*Exercise prompt:* Give every line below again, exactly.

*Dataset excerpt:*
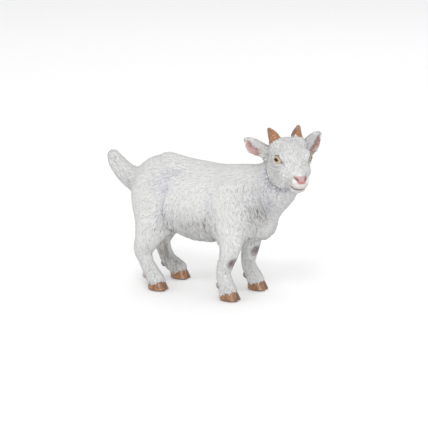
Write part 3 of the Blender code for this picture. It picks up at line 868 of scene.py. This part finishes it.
# Areas of the coat on both sides that are washed grey or brown: strength, (x, out, z), radii
GREY_AREAS = [
    (0.95, (-11.3, 7.5, 33.0), (4.2, 4, 3.4)),
    (0.9, (-9.4, 5.5, 36.6), (4.4, 3, 1.3)),
    (0.8, (-11.2, 8.5, 25.5), (1.5, 3.5, 7)),
    (0.5, (4.5, 8.5, 28), (2.2, 4, 5)),
    (1.25, (20, 5, 31), (4, 4, 6)),
    (0.45, (-26, 0, 31), (4, 4, 3)),
]
BROWN_AREAS = [
    (0.9, (0.5, 8, 21.5), (8, 4.5, 2.4)),
    (0.5, (4.5, 8, 23.5), (2.5, 4, 3.5)),
    (1.15, (19, 5, 27), (3.2, 4, 6)),
    (0.6, (-10.4, 7.5, 20.5), (1.0, 3.5, 3.0)),
]
GREY_JAW, GREY_FEET = 0.95, 0.15
TRUNK_SHADE = (0.06, (-4, 0, 32), (24, 20, 16))  # the trunk's white is a little duller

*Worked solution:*
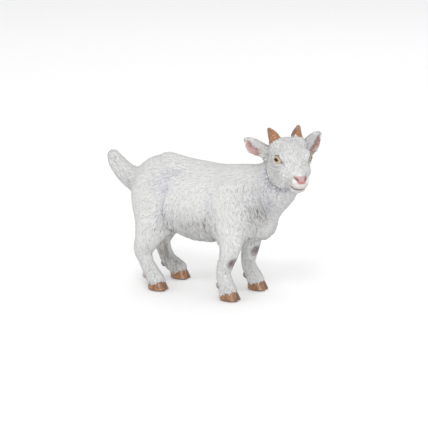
Write part 3 of the Blender code for this picture. It picks up at line 868 of scene.py. This part finishes it.
# Areas of the coat on both sides that are washed grey or brown: strength, (x, out, z), radii
GREY_AREAS = [
    (0.95, (-11.3, 7.5, 33.0), (4.2, 4, 3.4)),
    (0.9, (-9.4, 5.5, 36.6), (4.4, 3, 1.3)),
    (0.8, (-11.2, 8.5, 25.5), (1.5, 3.5, 7)),
    (0.5, (4.5, 8.5, 28), (2.2, 4, 5)),
    (1.25, (20, 5, 31), (4, 4, 6)),
    (0.45, (-26, 0, 31), (4, 4, 3)),
]
BROWN_AREAS = [
    (0.9, (0.5, 8, 21.5), (8, 4.5, 2.4)),
    (0.5, (4.5, 8, 23.5), (2.5, 4, 3.5)),
    (1.15, (19, 5, 27), (3.2, 4, 6)),
    (0.6, (-10.4, 7.5, 20.5), (1.0, 3.5, 3.0)),
]
GREY_JAW, GREY_FEET = 0.95, 0.15
TRUNK_SHADE = (0.06, (-4, 0, 32), (24, 20, 16))  # the trunk's white is a little duller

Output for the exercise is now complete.